K-12 choice expands opportunity for Florida families and teachers

Matthew Ladner

Matthew Ladner

The K-12 public education system is rigged in favor of the wealthy as much as the higher education system, but in Florida, things have changed for the better.

Wealthy families once enjoyed exclusive access to fancy neighborhoods zoned for high performing schools. Other families found themselves excluded from these schools. Wealthy families could also afford to pay private school tuition in addition to their school taxes. “Checkbook choice” used to be the privilege of the well to do, but today, choice programs have expanded opportunity.

Choice programs have changed things by expanding opportunities. Today, they give low and middle-income Florida families the opportunity to select the best school for the individual needs of their child regardless of where they live. An increasing number of Florida teachers have been founding new schools and using choice programs to intentionally include families from modest incomes as well as students with disabilities.

Florida needs more schools and more teachers. State projections foresee hundreds of thousands of new students on the way for Florida’s already often over-crowded public school system. The Florida Constitution guarantees funding for public education, and taxpayers have not only increased per-pupil funding, they also have footed the bill for expensive construction projects that are needed but which draw district resources out of the classroom.

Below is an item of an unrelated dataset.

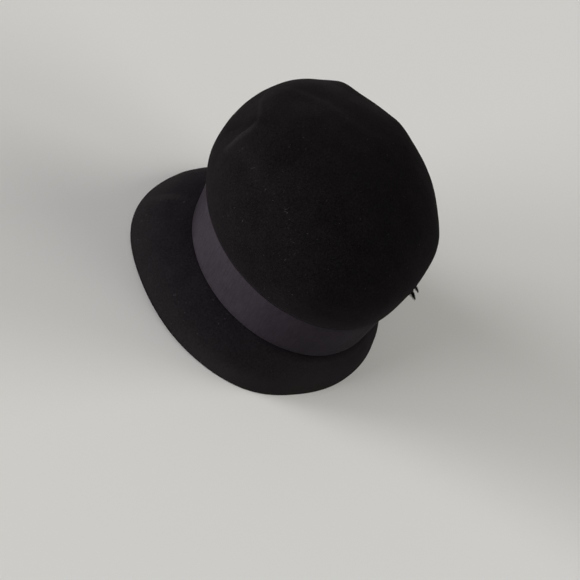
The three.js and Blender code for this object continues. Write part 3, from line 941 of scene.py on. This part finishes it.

Florida school districts have dramatically improved performance since the 1990s on national tests and always will be the indispensable base of Florida’s K-12 education system. District schools, however, will need all the help they can get in the years ahead.

Choice programs help taxpayers by expanding opportunities for families and teachers while relieving overcrowding and allowing districts to focus more funding on the classroom. A recent study by Florida Tax Watch found that Florida’s scholarship program for low and middle-income families produces better academic results with a 40 percent overall lower cost to taxpayers. Given the thousands of families on waitlists for the programs and the acute funding needs in other areas, expanding this program would be broadly beneficial to the public.

Florida families have exercised the opportunity to choose between a growing variety of public and private school options since 1999. The district system grew stronger, but no single system can be all things to all children everywhere. Each student is unique and deserves the opportunity to find a school which is the best fit for his or her aspirations and needs.

Research conducted by a state authorized academic evaluator has found academic benefits for both public and private school students from choice. Even families who choose their zoned district school benefit from having the option to find another school if they ever feel they need it.

Teachers benefit from these programs as well. Frustrated with bureaucratic systems, a growing number of teachers who once left the profession today have decided to become their own boss by founding a private school. This gives these teachers the opportunity to pursue their own vision of a high-quality education free from much of the red tape surrounding the current system. Many of these pioneering educators have utilized Florida choice programs so that they can create purposely diverse schools that include low-income students and students with disabilities. With hundreds of thousands of new students on the way and a shortage of both space and teachers willing to work in a district setting, this trend is a huge win for teachers, families and taxpayers.

Teachers and families need and deserve opportunities that will help them fulfill their promise.